On the other hand, I also paid attention to the things that made Peeta feel like the real Peeta. He's not a total loss... 1) Joking with Ceasar in his interview. 2) The "I don't want them to change me" speech. 3) When he screams for Katniss to run in her "hallucination". 4) The bow joke. 5) When they announce that there is only one winner after all, and he tells Katniss to shoot him. 6) When he touches her braid. I also liked the final scene better now than last time. I mean, it really isn't that clear that it was mostly a game for Katniss and Peeta is extremely hurt, but chooses to be the bigger man and all that, but if you know what is going on in the characters' heads, it works quite well.

Jennifer is still the perfect Katniss.

Seneca Crane's beard still held my gaze every second it was on screen.

The District 11 scene was still spectacular, and the goosebumps were terrific.

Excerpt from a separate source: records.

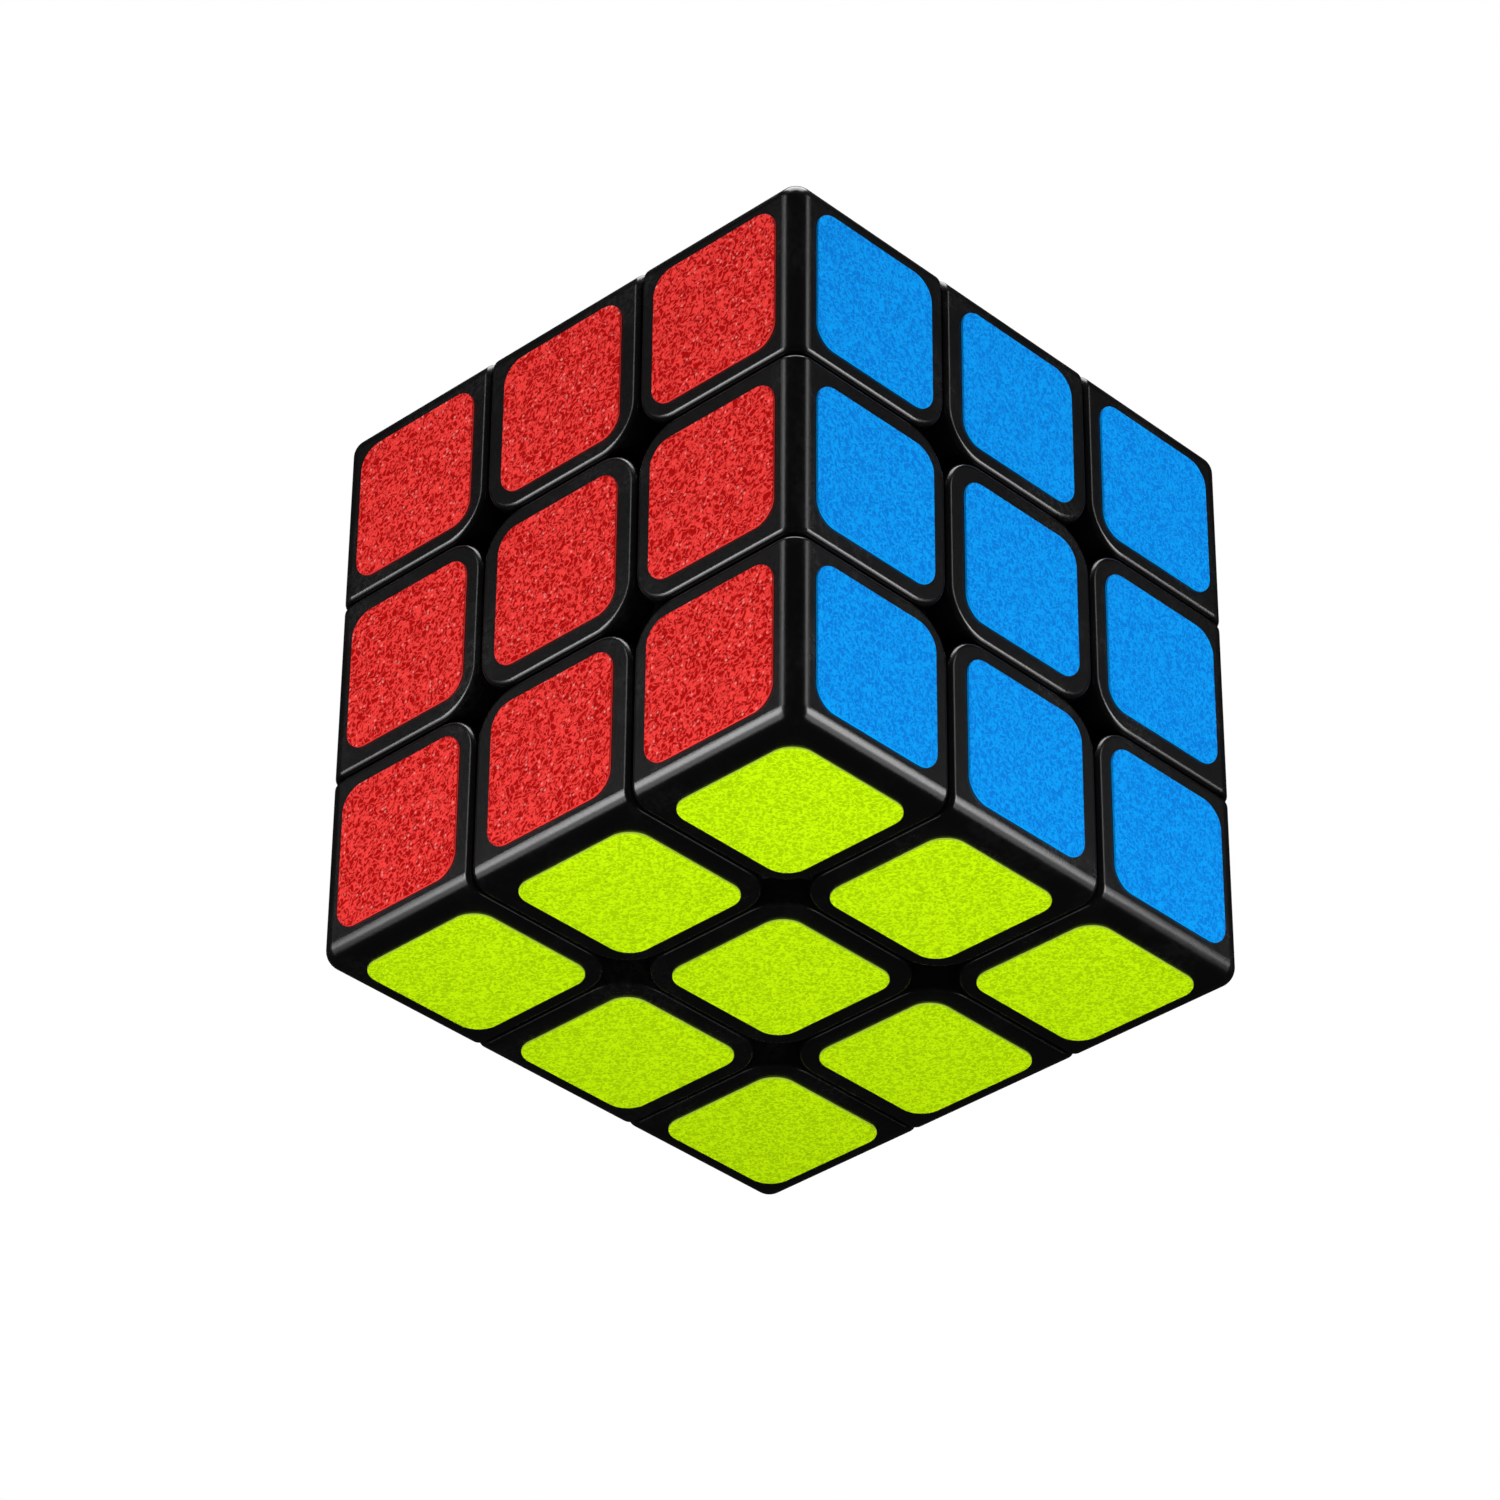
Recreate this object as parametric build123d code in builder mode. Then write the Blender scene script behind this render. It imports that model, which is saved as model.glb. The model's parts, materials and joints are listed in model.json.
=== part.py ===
"""Three-by-three twisty puzzle cube: a sprung core, six centres, twelve edges and eight corners.

The outside is cut into cubies by flat planes. Under the skin the cuts move inwards and the pieces
meet on a ball: every foot lies in a ball-shaped track and reaches under its neighbours' shells, so
a layer can turn about any of the three axes and yet nothing falls out. The origin is the middle of
the core, +Z is the white side, and -Z is the lime side, on which the cube rests.
"""

import os

from build123d import *

# ---- driving dimensions, millimetres -------------------------------------------------------------
CUBE = 56.0                 # width over the plastic, side to side
GAP = 0.3                   # running gap between neighbouring pieces
OUTER_ROUND = 1.8           # edges of the whole cube
STAR_ROUND = 4.2            # cubie corners that meet in the middle of a face
GAP_ROUND = 0.5             # rims of each cubie along the gaps
WALL = 1.2                  # moulded walls

STICKER = 14.4
STICKER_ROUND = 2.2
STICKER_THICK = 0.2
STICKER_INSET = 0.3         # the outer rows sit this much nearer the middle of the face
STICKER_RIM = 0.08          # soft cut rim

TRACK_OUT = 19.5            # ball on which the shells end and the feet begin
TRACK_IN = 12.15            # ball inside the feet, around the core
FOOT_CUT = 5.0              # planes that part the feet, inside the track ball
PLUG_HEIGHT = 2.2           # plug that joins a foot to its shell
NECK_RADIUS = 2.0           # round neck between a corner foot and its plug

CAP_SEAM = 25.0             # height of the seam between a centre's base and its cap
CAP_TOP = 1.6
CAP_RIM = 2.4               # depth of the cap's locating rim
CAP_RIM_WALL = 1.2
CAP_FIT = 0.05              # clearance around the locating rim

HUB_RADIUS = 6.6
ARM_RADIUS = 4.2
ARM_END = 11.0
STEM_PLAY = 0.1             # between an arm's end and the stem
STEM_FLOOR = 1.6            # wall that the spring presses on
STEM_TOP = 21.4
STEM_ROUND = 1.0
POCKET_RADIUS = 3.5         # spring pocket in the stem

SCREW_RADIUS = 1.5
SCREW_FIT = 0.02            # around the screw in the core
BORE_FIT = 0.1              # running fit of a centre on its screw
SCREW_TIP = 3.6             # height of the tip above the middle of the core
SCREW_SEAT = 18.6           # underside of the head
THREAD_PITCH = 1.0
THREAD_DEPTH = 0.3
THREAD_TURNS = 7
HEAD_RADIUS = 2.8
HEAD_HEIGHT = 1.9
HEAD_ROUND = 0.8
SLOT_WIDTH = 0.9
SLOT_LENGTH = 3.4
SLOT_DEPTH = 1.1
WASHER_RADIUS = 3.1
WASHER_HOLE = 1.7
WASHER_THICK = 0.5
SPRING_RADIUS = 2.45        # to the middle of the wire
SPRING_WIRE = 0.6
SPRING_TURNS = 4

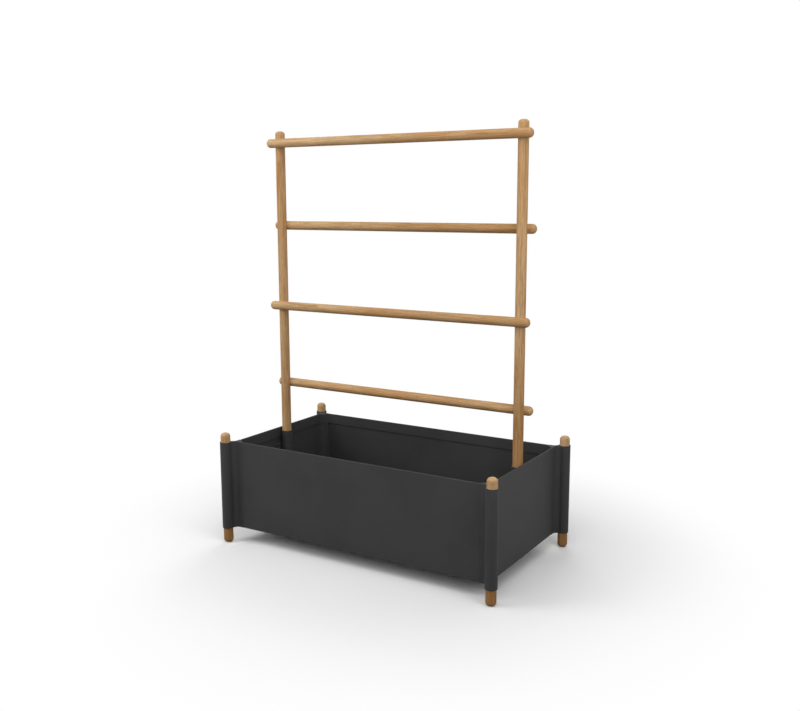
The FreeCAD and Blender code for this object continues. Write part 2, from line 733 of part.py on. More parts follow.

...Ahem. This really was not the kind of post that I was supposed to write. Really. I guess I just care too much about my Peeta. But I don't think it's a coincidence that three out of three of the people I know who saw the movie but didn't read the books weren't very amazed by Peeta. And as you know, among the fans of the books, Peeta is probably the biggest favorite. I suppose I should be extremely mad that they didn't get him 100 % right in the movie (I certainly thought I would be if this were to happen), but nah, I don't know. It's just the movie. The real Peeta is still the most lovable thing ever, and nothing can take that away.

I feel like reading the books, again.

EDIT// I actually turned my laptop back on to write this. Haha, obsessive much? Anyway, about Haymitch! He wasn't drunk enough. Or mean enough. After his first scene he pretty much turns into a jolly fellow, who very clearly likes Katniss. No "Stay alive". No "Did I actually get a pair of fighters this year?". No "You've got about as much charm as a dead slug". It is actually easy to like the movie-Haymitch, which means something is definitely wrong.

...Oh my god, can you see what I'm turning into? Next I'll start nit-picking about Buttercup being black instead of orange. Or about Effie not saying "It's a big, big big day!" even once. That was quite a shame, actually... Aw, bed! Now woman!